Another piece of the project is to raise awareness about pedestrian safety among unhoused people. According to Robinson, many pedestrian accidents involve unsheltered people.

"I figured this would be a good touch to foster good relationships with law enforcement, but also there are facts on here about pedestrian safety," said Robinson.

Sometimes, the work of the mobile clinic is just to drive around and find people in obvious need, but other times it's helping the people Robinson meets who may not look like they are struggling until he gets to know them.

Mustafaa Cobb works as an auto detailer who now lives in his business van. He says he lost his home after his divorce a couple of years ago, and since he washed cars for almost a decade before that, he now uses those skills to survive.

"I got all the basics I need to get the job done," said Cobb. "As far as me living in here? It's not very comfortable, so I just create a little space in the back and lay down every night."

Surface appearances may not make it obvious that this is Cobb's reality. Robinson met Cobb when he hired the auto detailer to clean out the mobile clinic van. Robinson had no idea Cobb was unhoused.

Since meeting Cobb, Robinson has been bringing him resources and continuing to check in with him.

Cobb, who admits he has not been very financially savvy in the past, says that's what he's working on right now as he faces his barriers.

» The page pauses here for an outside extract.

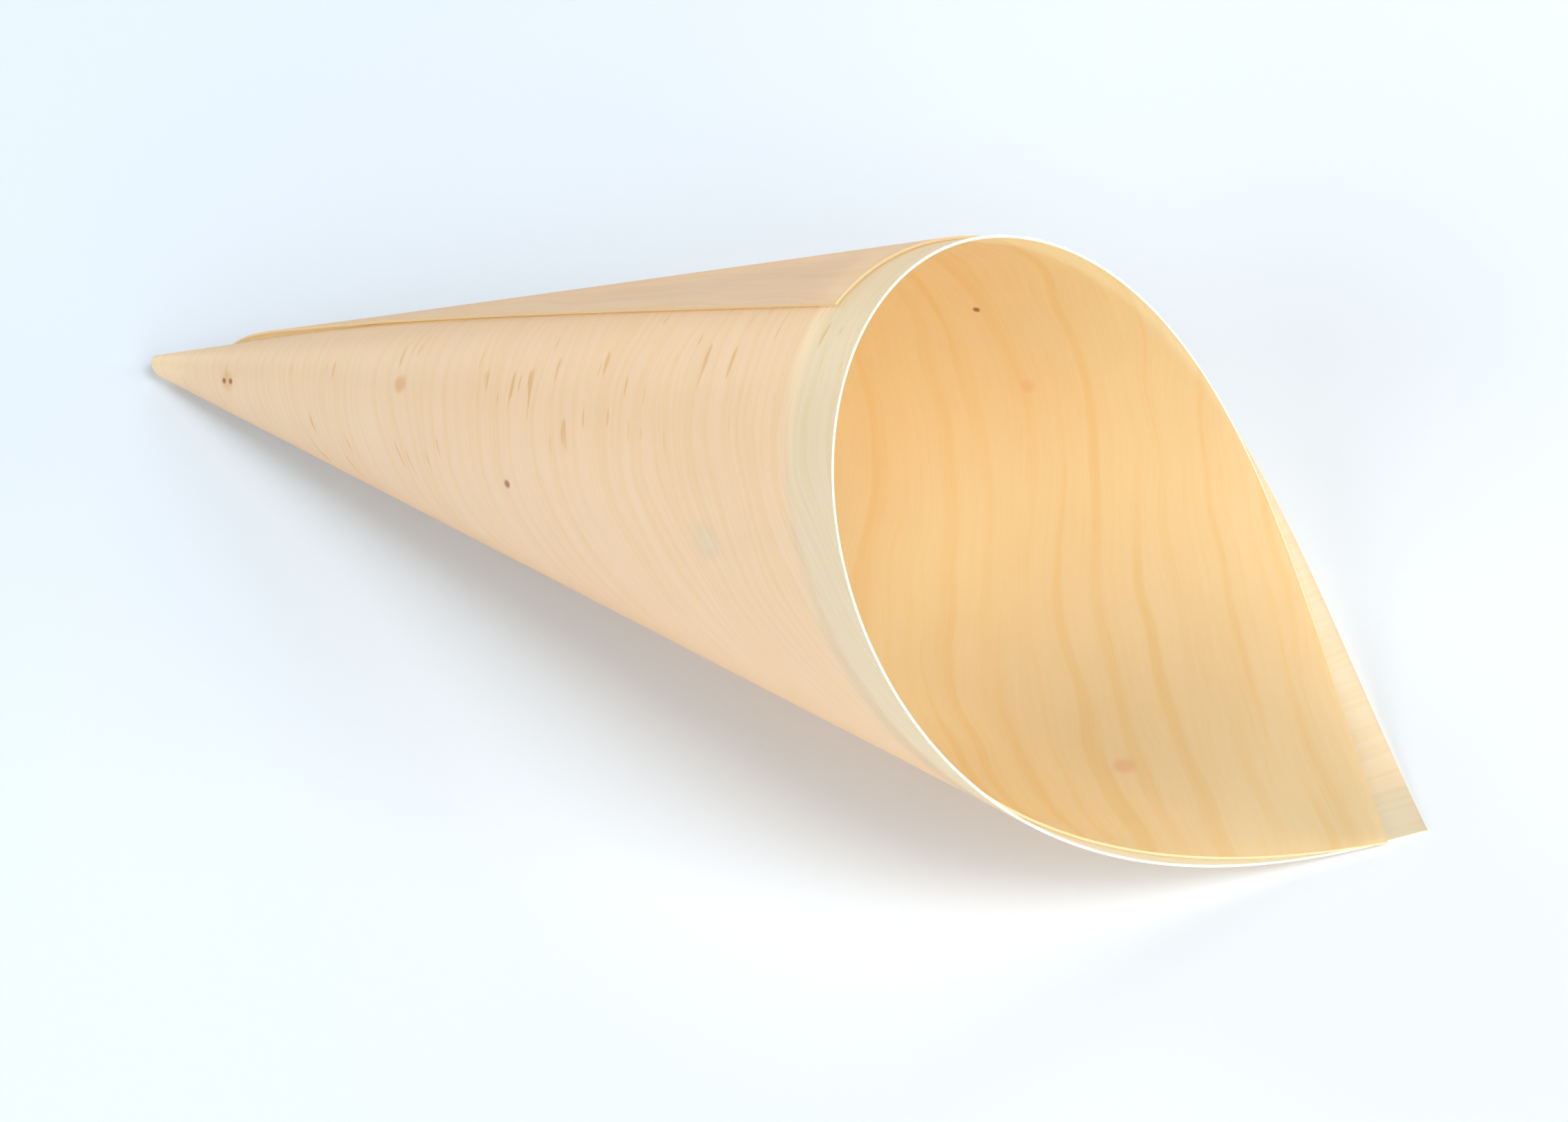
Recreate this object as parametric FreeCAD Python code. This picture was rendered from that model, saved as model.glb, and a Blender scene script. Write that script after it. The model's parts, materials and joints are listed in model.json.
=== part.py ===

"I ain't going to lie, it is tough, 'cause it does cost a lot to get a place to live nowadays," said Cobb.

Cobb says he is doing his best to keep money coming in, fighting the stigma that unsheltered people are lazy or don't want to work.

"My prices are reasonable because I am not looking to get ahead, I just want to stay busy every day. I just want to get up and have something to do," said Cobb. "I figured with these prices, I'll always stay busy."

Cobb also shared that he is usually skeptical of accepting help, but felt a genuine connection with Robinson, for whom this van is a full-circle moment.

"You know my story," said Robinson. "I was once homeless also."

Robinson says his time without a home led Robinson to join the Army, and now has led him to this point, looking to give back. He has since enrolled at Baylor University to become a clinical social worker. The idea for the mobile clinic project, which Robinson calls 'Engage for Change,' was borne out of a school assignment.

"That is pretty much all we are trying to do is pay it forward and help people secure basic life resources," said Robinson. "That is our goal."

Longer term, Robinson's goal is for this van to become Mobile Clinic 1, the first of a fleet that will allow Engage for Change to help as many people as possible.


In addition to the new mobile clinic, Kern County has other projects in progress intended to address homelessness. Homelessness is our Signature Issue at 23ABC, so we are taking a closer look at some of those programs and projects.

According to the City of Bakersfield website, some projects they're working on include an expansion of the Brundage Lane Navigation Center. The city plans to add 118 beds in a new dorm at the location, as well as expand the parking lot.

The city also plans to add a new campus for the Open Door Network, formerly the Bakersfield Homeless Center, which is set to be completed by next year. This new ODN location is also expected to have an inpatient detox facility administered by Kern Medical.